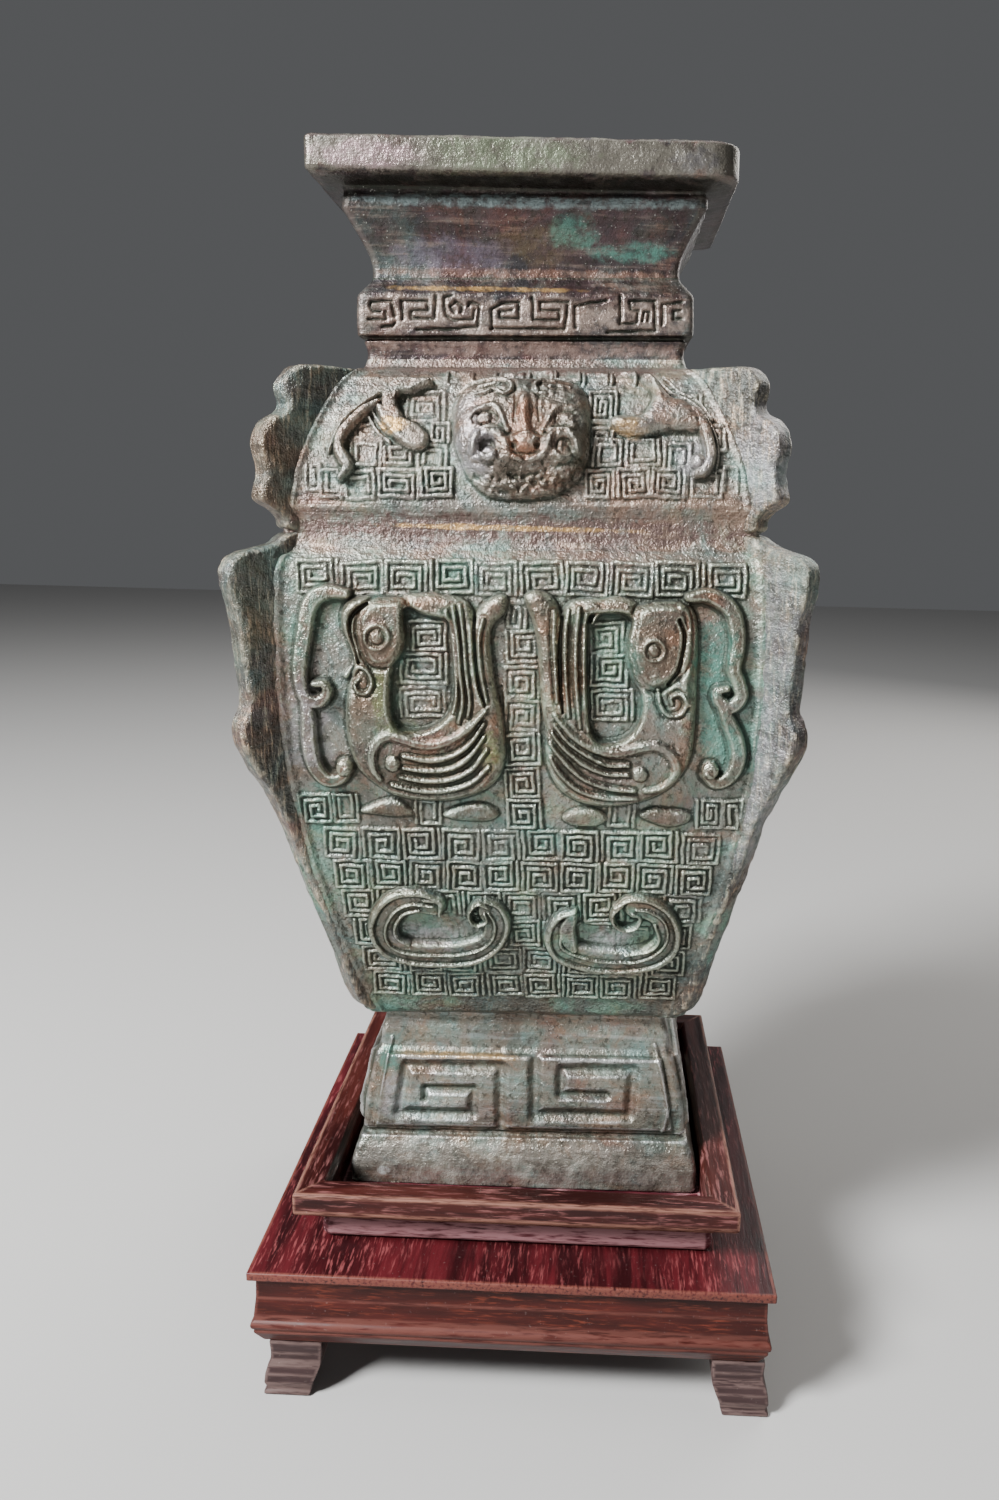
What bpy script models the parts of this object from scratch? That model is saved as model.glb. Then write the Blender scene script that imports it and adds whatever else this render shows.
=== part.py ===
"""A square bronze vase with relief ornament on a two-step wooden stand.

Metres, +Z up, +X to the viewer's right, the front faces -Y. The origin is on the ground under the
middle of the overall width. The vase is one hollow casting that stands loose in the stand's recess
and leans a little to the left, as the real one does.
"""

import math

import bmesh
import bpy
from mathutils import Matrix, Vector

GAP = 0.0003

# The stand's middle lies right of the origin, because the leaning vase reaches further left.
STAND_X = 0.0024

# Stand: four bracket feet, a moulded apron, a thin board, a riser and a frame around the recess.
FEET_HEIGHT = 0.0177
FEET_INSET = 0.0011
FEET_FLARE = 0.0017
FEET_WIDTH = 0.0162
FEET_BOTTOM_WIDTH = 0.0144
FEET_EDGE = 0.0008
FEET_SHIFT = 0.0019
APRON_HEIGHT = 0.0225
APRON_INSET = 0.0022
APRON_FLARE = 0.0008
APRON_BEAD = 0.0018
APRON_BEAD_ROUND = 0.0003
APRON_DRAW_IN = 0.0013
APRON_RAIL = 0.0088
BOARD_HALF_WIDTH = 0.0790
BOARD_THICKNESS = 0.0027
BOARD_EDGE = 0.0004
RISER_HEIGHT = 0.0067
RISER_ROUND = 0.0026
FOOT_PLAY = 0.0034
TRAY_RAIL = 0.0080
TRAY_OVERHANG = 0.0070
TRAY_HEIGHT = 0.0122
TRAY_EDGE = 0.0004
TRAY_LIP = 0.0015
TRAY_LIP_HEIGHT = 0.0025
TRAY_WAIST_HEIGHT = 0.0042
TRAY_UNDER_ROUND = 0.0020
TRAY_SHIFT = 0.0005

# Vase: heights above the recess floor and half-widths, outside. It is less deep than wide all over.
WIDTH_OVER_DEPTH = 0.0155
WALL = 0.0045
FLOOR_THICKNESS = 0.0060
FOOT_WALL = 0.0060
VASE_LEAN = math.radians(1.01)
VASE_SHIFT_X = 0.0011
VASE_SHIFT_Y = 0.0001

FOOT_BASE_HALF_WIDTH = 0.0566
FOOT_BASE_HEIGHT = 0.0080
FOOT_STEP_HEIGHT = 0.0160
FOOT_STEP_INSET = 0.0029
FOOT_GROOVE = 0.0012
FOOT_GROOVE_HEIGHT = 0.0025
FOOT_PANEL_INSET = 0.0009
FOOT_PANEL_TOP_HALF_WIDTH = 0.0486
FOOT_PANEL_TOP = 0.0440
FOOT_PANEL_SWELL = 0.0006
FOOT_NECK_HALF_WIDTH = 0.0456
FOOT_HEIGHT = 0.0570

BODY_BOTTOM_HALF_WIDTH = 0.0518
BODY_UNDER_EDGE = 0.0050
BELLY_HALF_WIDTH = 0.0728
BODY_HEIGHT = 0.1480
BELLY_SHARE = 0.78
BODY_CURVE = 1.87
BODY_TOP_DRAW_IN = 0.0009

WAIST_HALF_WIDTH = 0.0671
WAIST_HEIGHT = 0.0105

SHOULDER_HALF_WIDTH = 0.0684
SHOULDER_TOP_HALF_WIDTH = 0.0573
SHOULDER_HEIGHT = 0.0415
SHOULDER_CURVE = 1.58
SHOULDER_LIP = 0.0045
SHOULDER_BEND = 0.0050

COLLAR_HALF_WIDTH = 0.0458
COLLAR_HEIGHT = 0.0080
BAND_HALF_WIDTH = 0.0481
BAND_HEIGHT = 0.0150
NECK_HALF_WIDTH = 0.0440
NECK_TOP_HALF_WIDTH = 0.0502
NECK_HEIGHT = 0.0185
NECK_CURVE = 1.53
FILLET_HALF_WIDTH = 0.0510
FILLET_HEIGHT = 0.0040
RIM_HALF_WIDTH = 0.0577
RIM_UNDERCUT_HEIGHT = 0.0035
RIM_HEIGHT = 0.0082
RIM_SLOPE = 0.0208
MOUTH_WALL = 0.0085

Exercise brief
Copy, please, exactly the lines that start at the first line of the data and end at the line containing "STAND_X = 0.0024", both kept and no others.

Answer
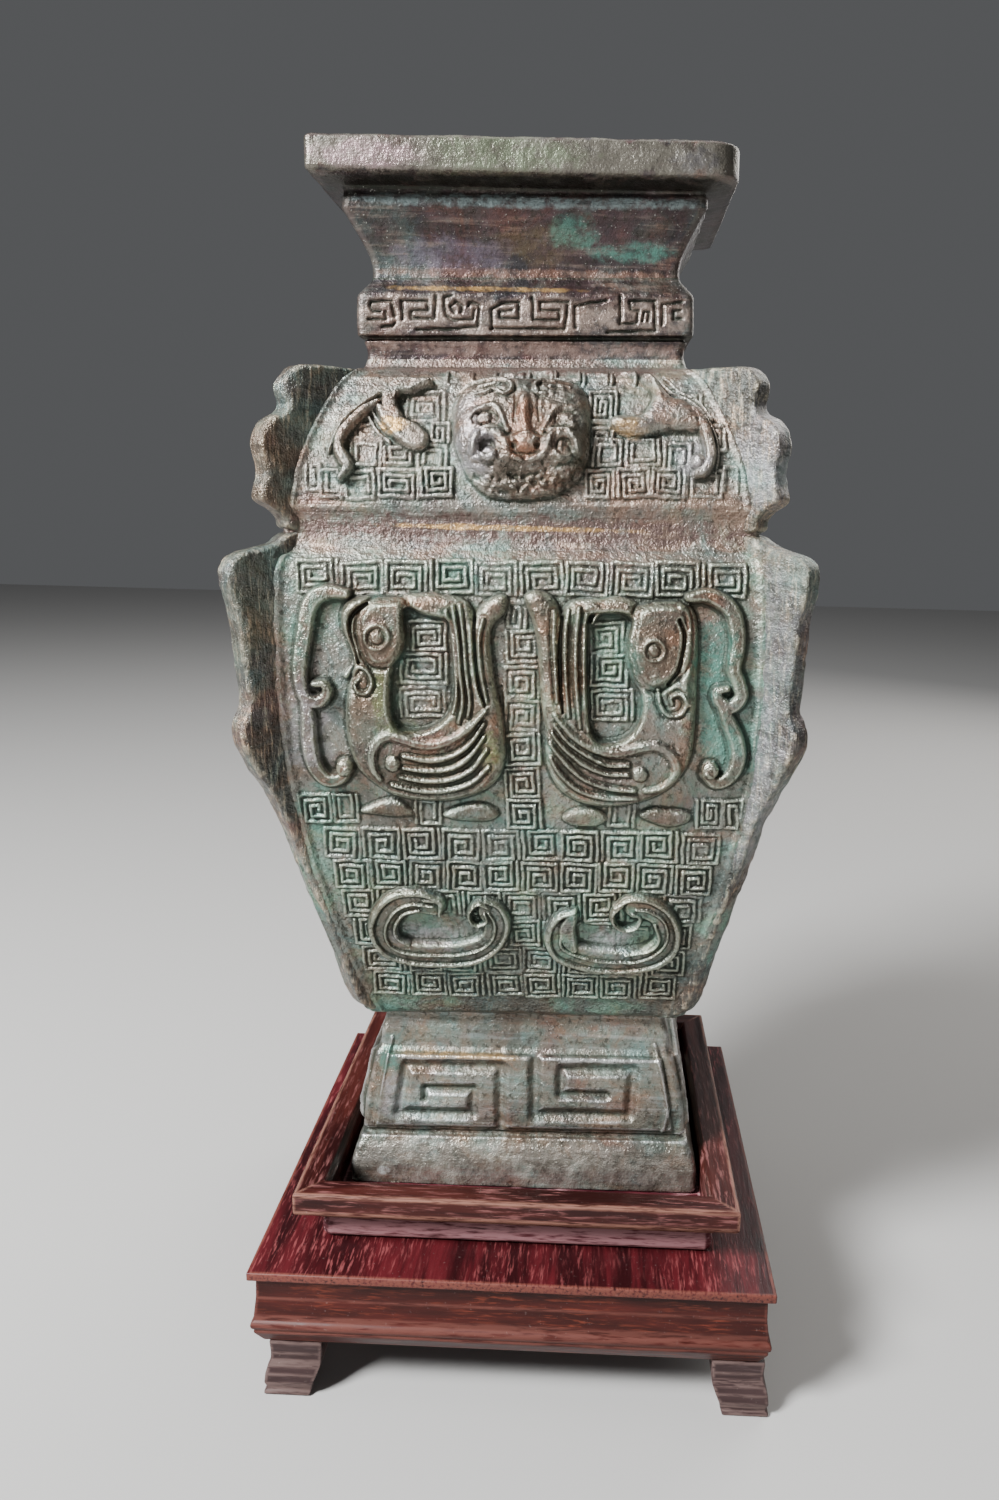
What bpy script models the parts of this object from scratch? That model is saved as model.glb. Then write the Blender scene script that imports it and adds whatever else this render shows.
=== part.py ===
"""A square bronze vase with relief ornament on a two-step wooden stand.

Metres, +Z up, +X to the viewer's right, the front faces -Y. The origin is on the ground under the
middle of the overall width. The vase is one hollow casting that stands loose in the stand's recess
and leans a little to the left, as the real one does.
"""

import math

import bmesh
import bpy
from mathutils import Matrix, Vector

GAP = 0.0003

# The stand's middle lies right of the origin, because the leaning vase reaches further left.
STAND_X = 0.0024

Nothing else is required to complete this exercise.